Ilustración: La marcha de la humanidad de David Alfaro Siqueiros.
Lo que ha hecho del Estado un infierno sobre
la tierra es precisamente que el hombre
ha intentado hacer de él su paraíso…
Hölderlin
En las entregas anteriores recalcamos los momentos en los que el mexicano ha tratado de consagrarse como un ser único, independiente e irrepetible. En uno de esos momentos, se apuntó el hecho de que la religión –en este caso, el catolicismo– resultó ser una suerte de voluntad unitaria, como dijera Paz; es decir, el catolicismo fue el agente unificador de esa Nación en ciernes que era México, y que después fue reemplazado por la política liberal-positivista de la Reforma y la Revolución. Sin embargo, estas ideas me parecen discutibles e, incluso, peligrosas.
Me explico, si bien es cierto que tanto la religión como el liberalismo pretendieron unificar –al menos por un tiempo– al país, me parece que es un “arma de doble filo” el que la unión entre naciones, o seres humanos, provenga del hecho de que se hable la misma lengua, se profese la misma religión, se pertenezca a un mismo orden político o a una misma nación.
Antes bien, dicha unión o, mejor dicho, comunión, debería surgir de comprendernos como seres del mundo, aceptando –y no cancelando– las diferencias que nos constituyen.
Así, por ejemplo, el mexicano no es ni blanco, ni indio: es la síntesis de ambas estirpes. Es de esa unión de dónde proviene su grandeza: el mexicano es fuerte, orgulloso, desconfiado, sí, pero leal y solidario para con los suyos. Pero los suyos no deben ser solamente sus compatriotas, sino todos los hombres.
Por eso me parece absurdo el resurgimiento de aquel resentimiento por lo poco o mucho que hay de español en nuestra cultura; o lo que es lo mismo, la obstinación por querer regresar nuevamente a ese pasado indígena. Y es absurdo porque eso es un signo de que vamos en retroceso, de que estamos muy lejos de lo que se logró en el país con la Revolución, y que apuntamos la entrega anterior; y más lejos todavía, como humanidad, de lograr una verdadera comunión.

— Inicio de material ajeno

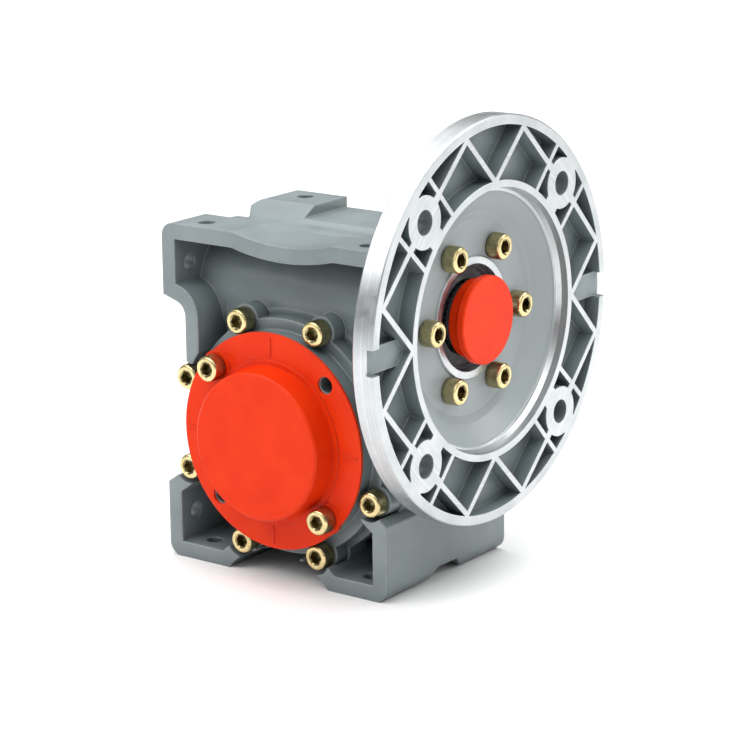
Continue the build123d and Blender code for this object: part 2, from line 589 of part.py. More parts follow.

Hasta hace poco pensaba que no volverían a surgir discursos de extremo nacionalismo, discursos así de excluyentes y feroces. Entiendo, por un lado, el hambre que tiene cada Nación de consumar su ser; no así el afán de pasar por encima de las demás. Después del muro de Berlín, no pensé que el ser humano pudiera llegar nuevamente a pretender construir un muro como represalia o “castigo” a otra Nación. Y, sin embargo, varios eventos actuales me –nos– han demostrado lo contrario. ¿Acaso tenía razón Nájera?

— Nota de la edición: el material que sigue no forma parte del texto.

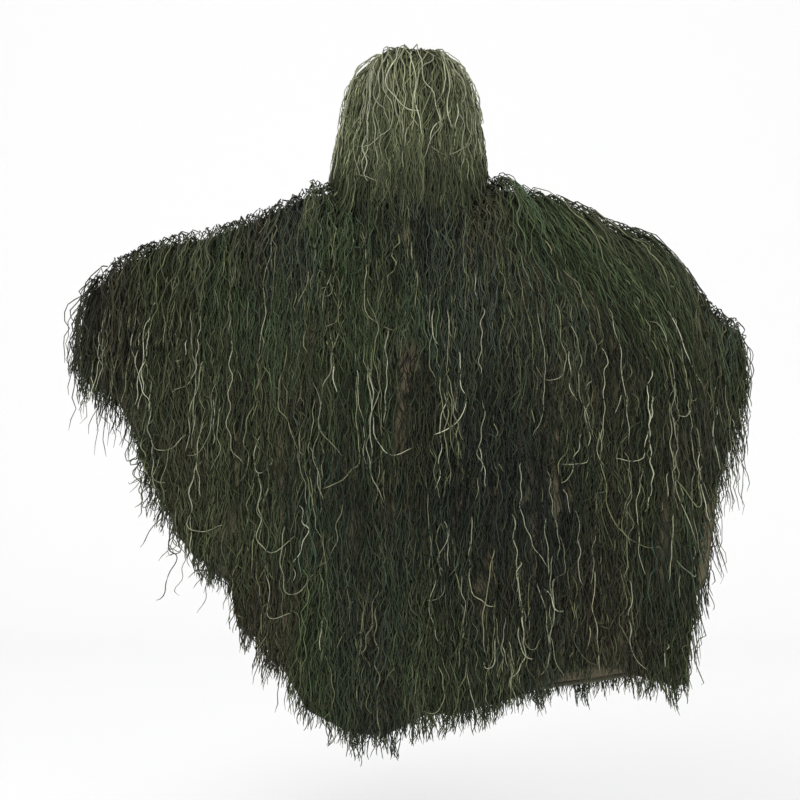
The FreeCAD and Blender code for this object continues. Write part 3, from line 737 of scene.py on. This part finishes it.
def hood_colours(x, z):
    """Lighter olive than the cape, with straw towards the crown."""
    colour = camouflage(FRONT, x + 3.0, z * 0.4, 0.8)
    locks = lock_groups(len(x), 5)
    uneven = np.exp(per_lock(locks, RNG.normal, 0, 0.32) + RNG.normal(0, 0.40, len(x)))[:, None]
    olive = (0.62 * between(z, -0.04, 0.10))[:, None]
    colour = colour * (1 - olive) + HOOD_OLIVE * olive * uneven
    straw = (0.50 * between(z, 0.17, 0.27))[:, None]
    return colour * (1 - straw) + HOOD_STRAW * straw * uneven


def hood_tint(colour, z, root):
    """Colours along the hood's and the veil's strands, darker towards the shoulders."""
    low = 0.62 + 0.38 * between(z, -0.02, 0.14)
    return painted_shade_along(colour, HOOD_RINGS, root) * low[..., None]


def hood_rows():
    """Roots of all the hood's strands as turn and arc, with some more over the brow."""
    turns, arcs = [], []
    for arc in np.arange(HOOD_FIRST_ROW, HOOD_LENGTH - HOOD_LAST_GAP, HOOD_ROW_PITCH):
        height, width, depth, _ = hood_at(arc)
        limit = brim_turn(height)
        count = int(2 * limit * max((width + depth) / 2, 0.060) / HOOD_SPACING)
        turns.append(np.sort(RNG.uniform(-limit, limit, count)))
        arcs.append(np.clip(arc + RNG.normal(0, 0.005, count), 0.004, HOOD_LENGTH))
    turns.append(signed_turn(RNG.uniform(BROW_TURN, 2 * np.pi - BROW_TURN, BROW_STRANDS)))
    arcs.append(RNG.uniform(0.006, 0.095, BROW_STRANDS))
    return np.concatenate(turns), np.concatenate(arcs)


def signed_turn(turn):
    """The same turns counted from -pi to pi."""
    return np.where(turn > np.pi, turn - 2 * np.pi, turn)


def hood_lengths(turn, arc):
    """Strands reach the shoulders, and at the front and back they hang past them in uneven clumps."""
    facing = -np.cos(turn)
    count = len(turn)
    clump = 0.030 * smooth_field(turn * 0.12, arc * 0.1, 31, 0.045) + RNG.normal(0, 0.022, count)
    middle = np.where(facing > 0.55, 0.052, np.where(facing < -0.5, 0.055, -0.018))
    tail = np.clip(middle + clump, -0.07, np.where(np.abs(facing) > 0.5, 0.11, 0.004))
    return np.minimum(HOOD_LENGTH - arc + tail, RNG.uniform(0.24, 0.38, count))


def build_hood(turn, arc, raised=0.0):
    """Strands of one zone of the hood from their roots, in order round it."""
    order = np.argsort(turn, kind="stable")
    turn, arc = turn[order], arc[order]
    length = hood_lengths(turn, arc)
    layer = RNG.uniform(0.001, 0.015, len(turn))
    paths = hood_strands(turn, arc, length, layer, HOOD_RINGS, raised=raised)
    # Painted shade: strands that lie deeper on the hood, nearer the cloth, are darker
    colour = hood_colours(paths[:, 6, 0], paths[:, 6, 2]) * (0.55 + 0.60 * layer / 0.015)[:, None]
    tint = hood_tint(colour, paths[..., 2], 0.85)
    return paths, strand_radius(len(turn), HOOD_RINGS, YARN_RADII), tint


def veil_strands(count=VEIL_STRANDS):
    """Strands that hang over the face from the header tape."""
    turn = np.sort(RNG.uniform(-VEIL_HALF_ANGLE, VEIL_HALF_ANGLE, count))
    uneven = 0.034 * smooth_field(turn * 0.12, 0.0, 37, 0.05)
    length = np.clip(0.252 + uneven + RNG.normal(0, 0.025, count), 0.17, 0.31)
    locks = lock_groups(count, 6)
    layer = RNG.uniform(-0.005, 0.007, count)
    share = np.linspace(0.0, 1.0, HOOD_RINGS)[None, :]
    along = share * length[:, None]
    radius = VEIL_RADIUS + layer[:, None] * between(along, 0, 0.05) + 0.016 * between(along, 0.10, 0.27)
    fan = turn[:, None] * (1 + 0.12 * share) + RNG.normal(0, 0.03, (count, 1)) * share
    heading = wander(HOOD_RINGS, length, locks, 0.9)
    across = np.cumsum(np.sin(heading), axis=1) * (length / (HOOD_RINGS - 1))[:, None]
    x = VEIL_CENTRE[0] + radius * np.sin(fan) + across
    y = VEIL_CENTRE[1] - radius * np.cos(fan)
    z = 0.221 - along
    # Painted shade: strands that hang further in, behind the outer ones, are darker
    colour = hood_colours(x[:, 6], RNG.uniform(-0.02, 0.14, count)) * (0.75 + 40 * layer)[:, None]
    tint = hood_tint(colour, z, 0.8)
    return np.stack((x, y, z), -1), strand_radius(count, HOOD_RINGS, YARN_RADII), tint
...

Acaso esos instintos heredaron
y son los inconscientes vengadores
de razas o de estirpes que pasaron
acumulando todos los rencores
Deberíamos pensar la consumación del ser como una labor propia de la humanidad y no del mexicano o del tailandés por separado. Yo sostengo, junto con O’ Gorman, que: “de entre todos los proyectos de vida que se han imaginado y ensayado a lo largo de la historia universal, ese programa es el único con verdadera posibilidad de congregar a todos los pueblos de la Tierra bajo el signo de la libertad”.[1] Así, pienso que quizá lo mejor sería quemar todas las banderas, arrojar al olvidar todo tipo de nacionalismo –junto con todas sus prácticas– y ser, simple y llanamente ser…
Con este texto concluimos nuestra reflexión sobre México y el nacionalismo.
[1] O’ Gorman, Edmundo, La invención de América, México, FCE, 2016. pp. 201-202.